Comparison of directionally outcoupled photoluminescences from luminous layers on Si and Al nanocylinder arrays

An array of nanocylinders can modulate photoluminescence (PL) of emitters via simultaneous excitation of local resonances and light diffractions. Regarding the local resonance, localized surface plasmon polaritons (LSPP) of metals has been commonly applied, while the Mie resonance of dielectrics can also be a candidate. Since these two resonances are excited in different classes of materials, experimental comparisons between their enhancement efficiencies are rarely made.

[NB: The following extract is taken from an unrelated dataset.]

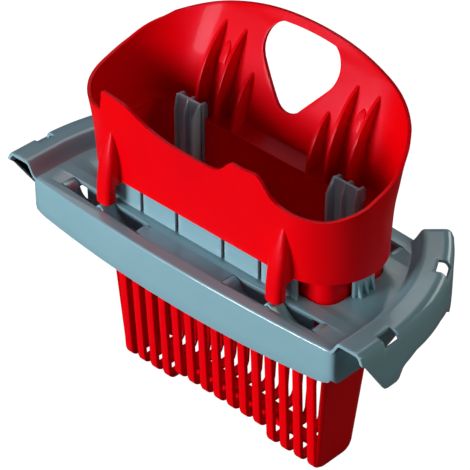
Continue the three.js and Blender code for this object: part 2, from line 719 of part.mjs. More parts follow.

In this study, we fabricated periodic arrays of Si and Al nanocylinders with the identical design and compared their PL outcoupling abilities. We deposited ultraviolet (UV)-absorbing and highly luminous dielectric films on the arrays and observed enhanced PLs from the films on the nanocylinder arrays upon a UV laser excitation. The optical transmission with varied incident angles revealed that the dispersion of the hybrid mode of diffraction with the Mie resonance in the Si nanocylinder array was sharper than that of the diffraction-LSPP hybrid in the Al nanocylinder array. The PL enhancement by the Si nanocylinder array was more selective both spectrally and spatially than that by the Al nanocylinders, which could be attributed to the difference between the mode profiles. Our findings experimentally verified the advantage of choosing Si as a constituent of the cylinder array to provide highly directional light sources.